Records with modeling code:
'''

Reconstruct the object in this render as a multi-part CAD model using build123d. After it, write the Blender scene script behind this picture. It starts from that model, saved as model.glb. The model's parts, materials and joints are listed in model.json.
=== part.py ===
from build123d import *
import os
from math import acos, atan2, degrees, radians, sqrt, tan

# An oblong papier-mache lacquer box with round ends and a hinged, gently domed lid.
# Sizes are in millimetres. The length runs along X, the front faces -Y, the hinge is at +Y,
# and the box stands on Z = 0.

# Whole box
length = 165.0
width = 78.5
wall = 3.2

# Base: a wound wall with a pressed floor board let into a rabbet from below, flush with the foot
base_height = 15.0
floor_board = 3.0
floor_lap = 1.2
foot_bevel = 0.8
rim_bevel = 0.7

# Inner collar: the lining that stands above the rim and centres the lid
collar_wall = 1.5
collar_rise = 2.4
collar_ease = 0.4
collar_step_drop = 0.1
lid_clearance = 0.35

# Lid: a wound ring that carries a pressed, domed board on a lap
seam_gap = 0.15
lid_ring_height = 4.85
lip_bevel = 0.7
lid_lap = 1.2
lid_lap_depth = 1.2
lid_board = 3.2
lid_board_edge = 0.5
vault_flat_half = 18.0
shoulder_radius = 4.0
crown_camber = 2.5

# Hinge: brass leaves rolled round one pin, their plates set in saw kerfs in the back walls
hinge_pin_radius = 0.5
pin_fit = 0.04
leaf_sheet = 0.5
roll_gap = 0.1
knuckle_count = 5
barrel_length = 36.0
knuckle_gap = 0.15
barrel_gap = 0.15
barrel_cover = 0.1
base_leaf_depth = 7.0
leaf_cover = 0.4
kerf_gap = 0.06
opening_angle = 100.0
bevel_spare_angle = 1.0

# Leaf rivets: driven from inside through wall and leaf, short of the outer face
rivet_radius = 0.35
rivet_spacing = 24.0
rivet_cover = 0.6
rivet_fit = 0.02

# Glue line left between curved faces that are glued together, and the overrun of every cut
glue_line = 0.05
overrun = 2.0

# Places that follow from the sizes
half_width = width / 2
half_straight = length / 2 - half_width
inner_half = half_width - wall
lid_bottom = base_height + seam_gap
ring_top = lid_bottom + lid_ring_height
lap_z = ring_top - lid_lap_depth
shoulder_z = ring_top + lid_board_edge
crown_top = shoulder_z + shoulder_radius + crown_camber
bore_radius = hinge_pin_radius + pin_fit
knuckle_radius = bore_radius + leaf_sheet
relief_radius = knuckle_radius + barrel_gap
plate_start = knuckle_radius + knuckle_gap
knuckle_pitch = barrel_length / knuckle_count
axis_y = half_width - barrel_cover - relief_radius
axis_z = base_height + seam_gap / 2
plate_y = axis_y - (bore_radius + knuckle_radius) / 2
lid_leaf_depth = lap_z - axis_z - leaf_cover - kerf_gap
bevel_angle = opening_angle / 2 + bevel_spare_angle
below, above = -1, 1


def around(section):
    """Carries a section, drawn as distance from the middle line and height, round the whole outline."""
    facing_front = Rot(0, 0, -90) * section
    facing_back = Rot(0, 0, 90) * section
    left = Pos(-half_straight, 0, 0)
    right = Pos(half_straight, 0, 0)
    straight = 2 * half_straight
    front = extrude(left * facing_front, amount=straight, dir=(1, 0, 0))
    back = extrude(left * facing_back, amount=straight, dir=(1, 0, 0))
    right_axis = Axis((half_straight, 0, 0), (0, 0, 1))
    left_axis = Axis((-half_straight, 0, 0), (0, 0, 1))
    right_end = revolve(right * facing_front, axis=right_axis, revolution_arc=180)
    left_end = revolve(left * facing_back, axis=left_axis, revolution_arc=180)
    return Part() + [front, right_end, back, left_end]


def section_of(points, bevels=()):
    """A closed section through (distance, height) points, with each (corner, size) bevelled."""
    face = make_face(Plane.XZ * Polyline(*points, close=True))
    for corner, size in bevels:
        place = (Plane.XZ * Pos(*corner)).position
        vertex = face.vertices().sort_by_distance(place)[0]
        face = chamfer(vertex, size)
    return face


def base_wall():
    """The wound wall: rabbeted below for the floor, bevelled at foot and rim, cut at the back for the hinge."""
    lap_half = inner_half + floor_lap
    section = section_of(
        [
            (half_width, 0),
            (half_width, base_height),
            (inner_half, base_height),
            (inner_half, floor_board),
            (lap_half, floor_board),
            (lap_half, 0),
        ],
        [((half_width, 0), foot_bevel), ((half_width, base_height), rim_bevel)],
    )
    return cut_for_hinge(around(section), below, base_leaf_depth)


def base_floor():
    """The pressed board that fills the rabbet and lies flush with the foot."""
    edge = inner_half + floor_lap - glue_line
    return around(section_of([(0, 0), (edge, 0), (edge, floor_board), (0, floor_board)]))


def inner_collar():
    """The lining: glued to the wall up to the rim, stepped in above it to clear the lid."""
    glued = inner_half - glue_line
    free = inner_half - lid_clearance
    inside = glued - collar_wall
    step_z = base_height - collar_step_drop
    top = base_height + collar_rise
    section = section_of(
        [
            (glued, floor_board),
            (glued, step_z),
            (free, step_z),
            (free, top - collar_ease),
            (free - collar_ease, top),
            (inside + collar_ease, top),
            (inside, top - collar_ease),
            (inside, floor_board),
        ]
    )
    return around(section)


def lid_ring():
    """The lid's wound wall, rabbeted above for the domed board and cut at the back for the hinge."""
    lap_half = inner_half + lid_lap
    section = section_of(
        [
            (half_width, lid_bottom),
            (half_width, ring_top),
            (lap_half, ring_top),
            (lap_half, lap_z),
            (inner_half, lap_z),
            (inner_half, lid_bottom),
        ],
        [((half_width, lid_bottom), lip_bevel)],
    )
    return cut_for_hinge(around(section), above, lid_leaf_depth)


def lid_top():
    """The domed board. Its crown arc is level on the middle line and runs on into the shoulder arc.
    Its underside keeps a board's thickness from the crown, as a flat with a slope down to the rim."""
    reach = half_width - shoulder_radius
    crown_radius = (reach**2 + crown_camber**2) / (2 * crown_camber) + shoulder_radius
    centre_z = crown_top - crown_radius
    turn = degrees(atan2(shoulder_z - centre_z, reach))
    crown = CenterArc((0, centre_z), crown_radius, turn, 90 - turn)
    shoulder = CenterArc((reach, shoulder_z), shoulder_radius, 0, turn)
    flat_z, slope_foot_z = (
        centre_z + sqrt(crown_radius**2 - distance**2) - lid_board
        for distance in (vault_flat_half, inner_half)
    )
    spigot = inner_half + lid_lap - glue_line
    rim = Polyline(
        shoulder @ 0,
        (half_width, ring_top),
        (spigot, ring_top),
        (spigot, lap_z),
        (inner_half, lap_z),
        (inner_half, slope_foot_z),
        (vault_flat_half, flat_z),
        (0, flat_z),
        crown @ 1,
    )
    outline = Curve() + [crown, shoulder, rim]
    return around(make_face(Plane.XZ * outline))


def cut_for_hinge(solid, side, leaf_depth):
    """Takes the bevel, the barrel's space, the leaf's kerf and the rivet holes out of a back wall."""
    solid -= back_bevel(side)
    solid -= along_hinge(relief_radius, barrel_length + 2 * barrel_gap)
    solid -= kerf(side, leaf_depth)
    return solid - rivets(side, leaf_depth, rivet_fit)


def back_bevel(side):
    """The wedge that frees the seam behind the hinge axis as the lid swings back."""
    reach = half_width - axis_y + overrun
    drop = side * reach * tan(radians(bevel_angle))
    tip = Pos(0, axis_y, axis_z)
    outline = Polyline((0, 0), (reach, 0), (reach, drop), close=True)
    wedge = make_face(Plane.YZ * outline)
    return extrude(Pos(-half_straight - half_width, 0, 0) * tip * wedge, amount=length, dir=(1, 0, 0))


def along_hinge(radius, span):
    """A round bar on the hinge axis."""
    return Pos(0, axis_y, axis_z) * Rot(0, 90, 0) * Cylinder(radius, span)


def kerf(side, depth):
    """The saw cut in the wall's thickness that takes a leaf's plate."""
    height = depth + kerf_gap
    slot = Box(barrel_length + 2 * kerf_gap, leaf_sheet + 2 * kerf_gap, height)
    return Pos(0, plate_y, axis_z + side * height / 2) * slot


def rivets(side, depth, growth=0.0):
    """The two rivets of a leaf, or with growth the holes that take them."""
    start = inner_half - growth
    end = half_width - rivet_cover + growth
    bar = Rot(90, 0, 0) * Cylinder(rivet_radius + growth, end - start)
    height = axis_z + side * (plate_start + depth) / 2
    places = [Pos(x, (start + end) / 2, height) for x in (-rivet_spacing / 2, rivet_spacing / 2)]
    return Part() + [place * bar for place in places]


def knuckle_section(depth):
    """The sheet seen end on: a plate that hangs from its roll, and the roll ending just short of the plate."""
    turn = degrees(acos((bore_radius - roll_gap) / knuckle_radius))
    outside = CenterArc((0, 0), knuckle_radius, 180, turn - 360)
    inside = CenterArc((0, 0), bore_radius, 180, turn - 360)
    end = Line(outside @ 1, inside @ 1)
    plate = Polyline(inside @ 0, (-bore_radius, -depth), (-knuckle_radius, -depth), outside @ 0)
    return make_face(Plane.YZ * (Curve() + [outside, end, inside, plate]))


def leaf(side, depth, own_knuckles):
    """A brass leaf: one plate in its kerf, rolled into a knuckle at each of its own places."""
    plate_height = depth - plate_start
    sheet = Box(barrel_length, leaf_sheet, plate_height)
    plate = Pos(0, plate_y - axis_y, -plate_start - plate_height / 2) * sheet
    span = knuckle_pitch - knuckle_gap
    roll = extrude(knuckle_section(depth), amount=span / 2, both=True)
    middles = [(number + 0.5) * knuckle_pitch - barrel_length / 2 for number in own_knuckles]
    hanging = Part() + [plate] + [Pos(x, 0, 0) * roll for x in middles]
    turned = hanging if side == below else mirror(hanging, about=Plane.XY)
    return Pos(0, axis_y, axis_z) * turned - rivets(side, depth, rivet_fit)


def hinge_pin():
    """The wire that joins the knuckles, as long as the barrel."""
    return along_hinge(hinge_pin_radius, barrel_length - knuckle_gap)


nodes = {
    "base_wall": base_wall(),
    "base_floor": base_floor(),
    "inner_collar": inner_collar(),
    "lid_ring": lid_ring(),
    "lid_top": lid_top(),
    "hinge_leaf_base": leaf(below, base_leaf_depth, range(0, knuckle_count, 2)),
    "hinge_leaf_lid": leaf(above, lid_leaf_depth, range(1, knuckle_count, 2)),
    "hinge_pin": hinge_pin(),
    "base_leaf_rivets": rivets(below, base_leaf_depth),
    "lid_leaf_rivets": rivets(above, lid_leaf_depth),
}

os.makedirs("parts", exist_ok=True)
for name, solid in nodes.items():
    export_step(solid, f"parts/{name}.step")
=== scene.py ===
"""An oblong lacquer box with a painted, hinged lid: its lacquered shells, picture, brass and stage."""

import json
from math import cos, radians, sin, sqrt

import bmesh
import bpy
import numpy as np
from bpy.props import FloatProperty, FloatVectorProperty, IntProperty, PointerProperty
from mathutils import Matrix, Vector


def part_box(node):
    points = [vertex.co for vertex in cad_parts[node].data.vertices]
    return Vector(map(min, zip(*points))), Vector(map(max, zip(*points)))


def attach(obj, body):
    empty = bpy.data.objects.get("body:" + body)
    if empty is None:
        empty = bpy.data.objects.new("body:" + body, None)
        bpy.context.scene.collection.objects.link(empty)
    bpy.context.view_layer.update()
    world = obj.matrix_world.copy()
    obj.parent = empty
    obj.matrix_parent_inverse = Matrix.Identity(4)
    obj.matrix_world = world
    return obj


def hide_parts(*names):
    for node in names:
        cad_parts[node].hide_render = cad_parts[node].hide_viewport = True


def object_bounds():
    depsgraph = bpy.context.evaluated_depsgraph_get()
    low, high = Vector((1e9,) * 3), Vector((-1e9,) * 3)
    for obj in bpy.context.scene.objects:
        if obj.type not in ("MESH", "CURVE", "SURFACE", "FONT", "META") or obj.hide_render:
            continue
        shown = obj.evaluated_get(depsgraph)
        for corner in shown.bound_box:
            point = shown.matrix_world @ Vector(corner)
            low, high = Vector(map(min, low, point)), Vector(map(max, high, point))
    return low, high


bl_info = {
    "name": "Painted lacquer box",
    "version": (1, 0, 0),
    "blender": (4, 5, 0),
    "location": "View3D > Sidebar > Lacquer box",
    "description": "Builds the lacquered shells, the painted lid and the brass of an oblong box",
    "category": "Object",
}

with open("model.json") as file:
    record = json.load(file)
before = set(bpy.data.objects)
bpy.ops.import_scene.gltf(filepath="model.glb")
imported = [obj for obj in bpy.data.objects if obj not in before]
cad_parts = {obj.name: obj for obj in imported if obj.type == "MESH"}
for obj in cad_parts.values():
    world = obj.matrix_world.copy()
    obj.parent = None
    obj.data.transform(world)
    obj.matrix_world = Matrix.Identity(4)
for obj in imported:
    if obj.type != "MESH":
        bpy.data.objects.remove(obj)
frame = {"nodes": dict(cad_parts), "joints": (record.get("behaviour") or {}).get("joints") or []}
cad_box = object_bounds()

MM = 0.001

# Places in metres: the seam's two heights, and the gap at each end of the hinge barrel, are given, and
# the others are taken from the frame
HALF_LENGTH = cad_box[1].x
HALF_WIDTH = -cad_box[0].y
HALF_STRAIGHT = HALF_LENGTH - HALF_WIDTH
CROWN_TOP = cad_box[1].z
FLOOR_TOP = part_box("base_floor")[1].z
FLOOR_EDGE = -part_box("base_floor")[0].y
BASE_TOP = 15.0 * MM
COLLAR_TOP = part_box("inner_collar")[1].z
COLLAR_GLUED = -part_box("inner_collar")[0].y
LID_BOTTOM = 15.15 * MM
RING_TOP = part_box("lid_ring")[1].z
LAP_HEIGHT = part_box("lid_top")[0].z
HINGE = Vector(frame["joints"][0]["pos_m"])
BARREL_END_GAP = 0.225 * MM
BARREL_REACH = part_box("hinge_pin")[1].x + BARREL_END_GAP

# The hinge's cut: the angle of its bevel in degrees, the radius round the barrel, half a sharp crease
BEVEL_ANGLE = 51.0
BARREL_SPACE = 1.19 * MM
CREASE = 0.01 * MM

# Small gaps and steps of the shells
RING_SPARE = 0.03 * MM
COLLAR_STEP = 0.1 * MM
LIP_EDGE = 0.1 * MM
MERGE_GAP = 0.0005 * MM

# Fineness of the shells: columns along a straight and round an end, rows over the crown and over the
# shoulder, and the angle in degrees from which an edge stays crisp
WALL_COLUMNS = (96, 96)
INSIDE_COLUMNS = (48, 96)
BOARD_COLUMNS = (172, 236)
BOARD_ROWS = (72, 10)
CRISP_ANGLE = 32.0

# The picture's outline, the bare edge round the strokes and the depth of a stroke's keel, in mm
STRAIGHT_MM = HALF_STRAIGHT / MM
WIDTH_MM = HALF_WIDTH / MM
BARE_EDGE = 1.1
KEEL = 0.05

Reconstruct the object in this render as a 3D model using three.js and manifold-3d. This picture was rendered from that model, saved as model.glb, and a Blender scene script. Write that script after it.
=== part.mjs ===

'''

Within the listing above, locate the line containing "turned = hanging" and the line containing "bpy.context.view_layer.update()". Reproduce those two lines and all lines between them exactly, with nothing added.

    turned = hanging if side == below else mirror(hanging, about=Plane.XY)
    return Pos(0, axis_y, axis_z) * turned - rivets(side, depth, rivet_fit)


def hinge_pin():
    """The wire that joins the knuckles, as long as the barrel."""
    return along_hinge(hinge_pin_radius, barrel_length - knuckle_gap)


nodes = {
    "base_wall": base_wall(),
    "base_floor": base_floor(),
    "inner_collar": inner_collar(),
    "lid_ring": lid_ring(),
    "lid_top": lid_top(),
    "hinge_leaf_base": leaf(below, base_leaf_depth, range(0, knuckle_count, 2)),
    "hinge_leaf_lid": leaf(above, lid_leaf_depth, range(1, knuckle_count, 2)),
    "hinge_pin": hinge_pin(),
    "base_leaf_rivets": rivets(below, base_leaf_depth),
    "lid_leaf_rivets": rivets(above, lid_leaf_depth),
}

os.makedirs("parts", exist_ok=True)
for name, solid in nodes.items():
    export_step(solid, f"parts/{name}.step")
=== scene.py ===
"""An oblong lacquer box with a painted, hinged lid: its lacquered shells, picture, brass and stage."""

import json
from math import cos, radians, sin, sqrt

import bmesh
import bpy
import numpy as np
from bpy.props import FloatProperty, FloatVectorProperty, IntProperty, PointerProperty
from mathutils import Matrix, Vector


def part_box(node):
    points = [vertex.co for vertex in cad_parts[node].data.vertices]
    return Vector(map(min, zip(*points))), Vector(map(max, zip(*points)))


def attach(obj, body):
    empty = bpy.data.objects.get("body:" + body)
    if empty is None:
        empty = bpy.data.objects.new("body:" + body, None)
        bpy.context.scene.collection.objects.link(empty)
    bpy.context.view_layer.update()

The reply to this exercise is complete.